The housing market just hit the windshield before the rest of the car noticed the road was slick. April housing starts slipped to a seasonally adjusted annual rate of 1.361 million, down 1.6% from March, and the more important detail was uglier: single-family starts fell 9.2% to 927,000. That matters because single-family construction is where mortgage-rate pain shows up fastest and where the public builders have been carrying more of the cyclical burden.

The timing is the point. The 10-year Treasury traded around 4.63% and the 30-year yield around 5.15% today, hardly the kind of setup that lets mortgage rates drift quietly lower. Housing does not need a recession to slow; it just needs financing costs to stay high long enough. April suggests that pressure is already showing up in activity.

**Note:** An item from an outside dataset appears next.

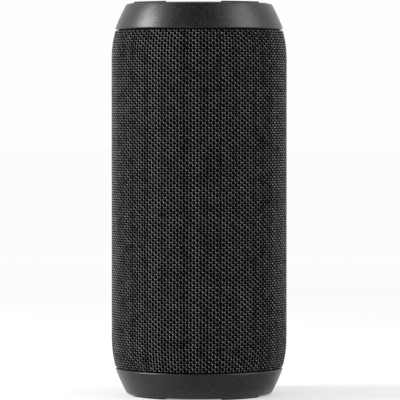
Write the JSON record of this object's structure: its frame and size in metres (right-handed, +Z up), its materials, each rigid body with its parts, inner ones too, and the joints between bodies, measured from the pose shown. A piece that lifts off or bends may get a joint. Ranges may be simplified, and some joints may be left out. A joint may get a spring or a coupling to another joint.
{
  "type": "portable speaker",
  "caption": "Upright cylindrical battery loudspeaker with tapered metallic end caps, a knitted mesh cloth sleeve, rubber end rings, and a rear spine with push buttons and a hinged port cover.",
  "frame": {"origin": "middle of the circle that the lower bumper stands on", "axes": "+Z up the cylinder to the upper cap; -Y is the front, which the drivers face; +Y is the back, with the spine"},
  "size_m": [0.08, 0.08, 0.1786],
  "materials": {
    "cap_paint": "satin metallic paint, fine flake",
    "bumper_rubber": "matt rubber",
    "radiator_rubber": "soft rubber",
    "radiator_disc": "satin",
    "mesh_cloth": "open warp knit",
    "shell_plastic": "moulded",
    "spine_rubber": "fine matt texture",
    "button_rubber": "satin",
    "board": "solder mask",
    "components": "tin plate",
    "socket_metal": "satin",
    "jack_body": "moulded",
    "led": "frosted",
    "steel": "zinc plate",
    "basket_steel": "black coat",
    "magnet": "ferrite",
    "cone_paper": "treated paper",
    "coil": "enamelled copper",
    "spider_cloth": "treated cotton",
    "cell_wrap": "shrink wrap"
  },
  "bodies": {
    "housing": {"fabric_sleeve": "mesh_cloth", "grille_shell": "shell_plastic", "spine": "spine_rubber", "port_cover_pin": "steel", "port_housing": "shell_plastic", "port_board": "board", "usb_socket": "socket_metal", "aux_jack": "jack_body", "dome_switches": "components", "button_board": "board", "status_led": "led", "light_pipe": "led", "front_enclosure": "shell_plastic", "rear_enclosure": "shell_plastic", "enclosure_gasket": "radiator_rubber", "enclosure_screws": "steel", "cap_screws": "steel", "driver_screws": "steel", "board_screws": "steel", "driver_gaskets": "radiator_rubber", "main_board": "board", "board_components": "components", "battery_cells": "cell_wrap", "battery_holder": "shell_plastic", "lower_cap": "cap_paint", "lower_bumper": "bumper_rubber", "lower_radiator_frame": "shell_plastic", "lower_radiator_surround": "radiator_rubber", "lower_driver_basket": "basket_steel", "lower_driver_front_plate": "steel", "lower_driver_magnet": "magnet", "lower_driver_yoke": "steel", "lower_driver_surround": "radiator_rubber", "lower_driver_spider": "spider_cloth", "upper_cap": "cap_paint", "upper_bumper": "bumper_rubber", "upper_radiator_frame": "shell_plastic", "upper_radiator_surround": "radiator_rubber", "upper_driver_basket": "basket_steel", "upper_driver_front_plate": "steel", "upper_driver_magnet": "magnet", "upper_driver_yoke": "steel", "upper_driver_surround": "radiator_rubber", "upper_driver_spider": "spider_cloth"},
    "power_button": {"power_button": "button_rubber"},
    "pairing_button": {"pairing_button": "button_rubber"},
    "volume_up_button": {"volume_up_button": "button_rubber"},
    "play_button": {"play_button": "button_rubber"},
    "volume_down_button": {"volume_down_button": "button_rubber"},
    "port_cover": {"port_cover": "spine_rubber"},
    "lower_radiator": {"lower_radiator_cone": "radiator_disc", "lower_radiator_weight": "steel"},
    "lower_cone": {"lower_driver_cone": "cone_paper", "lower_driver_voice_coil": "coil", "lower_driver_dust_cap": "cone_paper"},
    "upper_radiator": {"upper_radiator_cone": "radiator_disc", "upper_radiator_weight": "steel"},
    "upper_cone": {"upper_driver_cone": "cone_paper", "upper_driver_voice_coil": "coil", "upper_driver_dust_cap": "cone_paper"}
  },
  "joints": [
    {"name": "power_press", "type": "slide", "parent": "housing", "child": "power_button", "axis": [0, -1, 0], "range_m": [0, 0.0007], "stiffness_N_per_m": 1500},
    {"name": "pairing_press", "type": "slide", "parent": "housing", "child": "pairing_button", "axis": [0, -1, 0], "range_m": [0, 0.0007], "stiffness_N_per_m": 1500},
    {"name": "volume_up_press", "type": "slide", "parent": "housing", "child": "volume_up_button", "axis": [0, -1, 0], "range_m": [0, 0.0007], "stiffness_N_per_m": 1500},
    {"name": "play_press", "type": "slide", "parent": "housing", "child": "play_button", "axis": [0, -1, 0], "range_m": [0, 0.0007], "stiffness_N_per_m": 1500},
    {"name": "volume_down_press", "type": "slide", "parent": "housing", "child": "volume_down_button", "axis": [0, -1, 0], "range_m": [0, 0.0007], "stiffness_N_per_m": 1500},
    {"name": "port_cover_hinge", "type": "hinge", "parent": "housing", "child": "port_cover", "pos_m": [0, 0.0379, 0.0305], "axis": [-1, 0, 0], "range_deg": [0, 90]},
    {"name": "lower_radiator_travel", "type": "slide", "parent": "housing", "child": "lower_radiator", "axis": [0, 0, -1], "range_m": [-0.0025, 0.0025], "stiffness_N_per_m": 900, "deforming": ["lower_radiator_surround"]},
    {"name": "upper_radiator_travel", "type": "slide", "parent": "housing", "child": "upper_radiator", "axis": [0, 0, 1], "range_m": [-0.0025, 0.0025], "stiffness_N_per_m": 900, "deforming": ["upper_radiator_surround"]},
    {"name": "lower_cone_travel", "type": "slide", "parent": "housing", "child": "lower_cone", "axis": [0, -1, 0], "range_m": [-0.0018, 0.0018], "stiffness_N_per_m": 1500, "deforming": ["lower_driver_surround", "lower_driver_spider"]},
    {"name": "upper_cone_travel", "type": "slide", "parent": "housing", "child": "upper_cone", "axis": [0, -1, 0], "range_m": [-0.0018, 0.0018], "stiffness_N_per_m": 1500, "deforming": ["upper_driver_surround", "upper_driver_spider"]}
  ]
}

Permits were not a disaster, but they were not the kind of rebound that lets you wave away the starts number. Total building permits came in at 1.412 million, down 4.7% from March. Single-family permits were 922,000, up 5.1% month over month, which offers some cushion. But permits are intent, not poured concrete, and intent is easier to maintain than closings when monthly payments are doing the heavy lifting against demand.

This is where investors should resist the lazy "housing shortage solves everything" narrative. America probably does need more homes over time. That does not repeal math. When long rates sit near cycle highs, affordability gets rationed through payment shock, builders lean harder on incentives, and the companies with the cleanest land books and the best cost control win share while the market itself stays constrained. A shortage can support pricing; it cannot manufacture qualified buyers.

The labor backdrop is not bailing housing out either. The latest employment report showed the unemployment rate at 4.2%, with total nonfarm payrolls up 177,000 in April. That is decent, not booming. Good enough to keep the economy upright; not so strong that households can casually absorb another turn higher in mortgage rates. In other words, labor is preventing a crash, not creating a new leg of housing demand.

For equities, the read-through is more selective than apocalyptic. The listed builders have spent this cycle doing what good operators do: buying down rates, managing spec inventory, and defending absorptions better than the private market. That has helped names like [DHI](/stock/DHI), [LEN](/stock/LEN), [PHM](/stock/PHM) and [TPH](/stock/TPH) look sturdier than the macro should have allowed. But there is a difference between operational excellence and immunity. If single-family starts are already down 9.2% in a month with no obvious panic elsewhere, the margin-for-volume trade is getting tighter.

The adjacent trades deserve attention too. Building-products exposure through [XHB](/stock/XHB) and [ITB](/stock/ITB) has benefited from the idea that residential demand would muddle through until rates finally eased. Muddle-through is still possible. What is harder to argue after April is that pent-up demand alone can overpower a 10-year yield parked near 4.6%. Lumber futures at about 589.5 today are not exactly screaming a construction boom either.

The broader market tape was calm enough to hide the message. The [SPY](/stock/SPY) proxy for the S&P 500 was roughly flat with the index off about 0.1%, and the [QQQ](/stock/QQQ)-heavy Nasdaq Composite was down about 0.2%. Housing rarely gets to dominate a day like that. But it remains one of the cleaner transmission channels from rates to real activity, and right now that channel is saying policy is still restrictive whether or not investors are bored of hearing it.

What to watch: if the 10-year stays above 4.5% into early summer, do builder incentives start eating margins faster than limited supply can support orders?